=== Goal ===
Copy out all the lines in the records that include the word "follow".

=== Stored entries ===

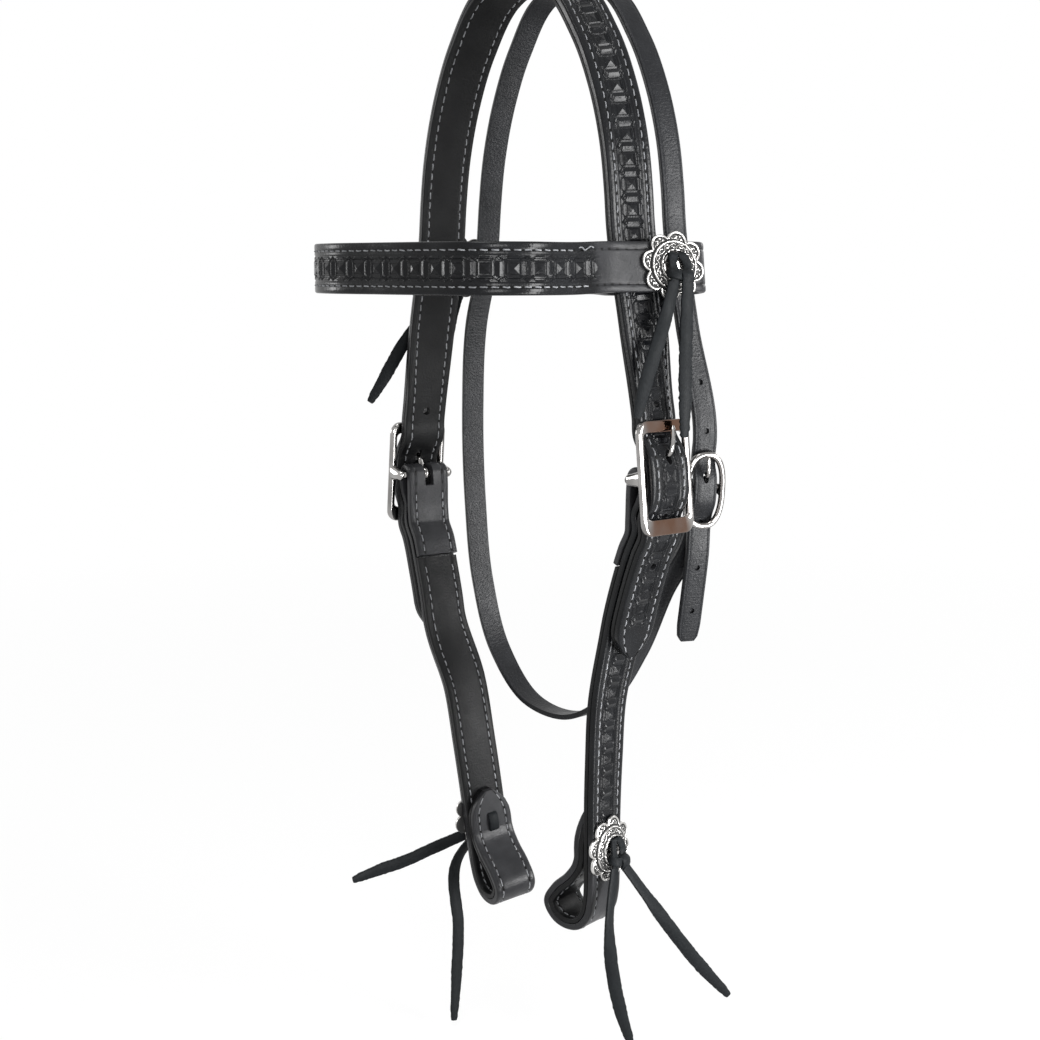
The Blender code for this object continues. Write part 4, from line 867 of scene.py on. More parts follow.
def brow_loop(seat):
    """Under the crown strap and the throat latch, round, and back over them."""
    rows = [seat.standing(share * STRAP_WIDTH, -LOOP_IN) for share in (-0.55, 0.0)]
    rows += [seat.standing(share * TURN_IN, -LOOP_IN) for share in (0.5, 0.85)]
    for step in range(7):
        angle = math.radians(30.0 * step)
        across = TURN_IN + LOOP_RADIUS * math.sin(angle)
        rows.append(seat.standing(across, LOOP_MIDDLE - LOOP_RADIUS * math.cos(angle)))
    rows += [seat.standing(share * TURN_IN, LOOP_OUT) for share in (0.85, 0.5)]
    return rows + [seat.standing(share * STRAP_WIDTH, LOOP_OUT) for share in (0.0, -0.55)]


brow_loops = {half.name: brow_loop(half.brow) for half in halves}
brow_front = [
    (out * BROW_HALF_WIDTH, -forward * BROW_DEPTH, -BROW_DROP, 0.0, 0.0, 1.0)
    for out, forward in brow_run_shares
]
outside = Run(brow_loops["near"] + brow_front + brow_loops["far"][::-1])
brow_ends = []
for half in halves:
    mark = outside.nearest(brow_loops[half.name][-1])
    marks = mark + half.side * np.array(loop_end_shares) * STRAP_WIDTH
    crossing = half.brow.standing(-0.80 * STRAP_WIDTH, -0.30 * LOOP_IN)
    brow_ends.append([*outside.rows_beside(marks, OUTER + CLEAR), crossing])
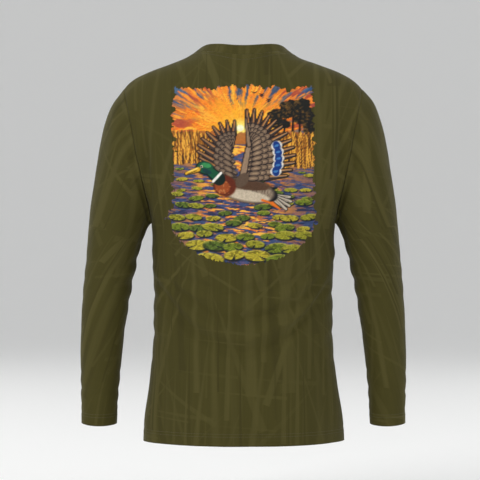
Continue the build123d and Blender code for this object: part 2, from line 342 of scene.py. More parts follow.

=== Full response ===
The Blender code for this object continues. Write part 4, from line 867 of scene.py on. More parts follow.
Continue the build123d and Blender code for this object: part 2, from line 342 of scene.py. More parts follow.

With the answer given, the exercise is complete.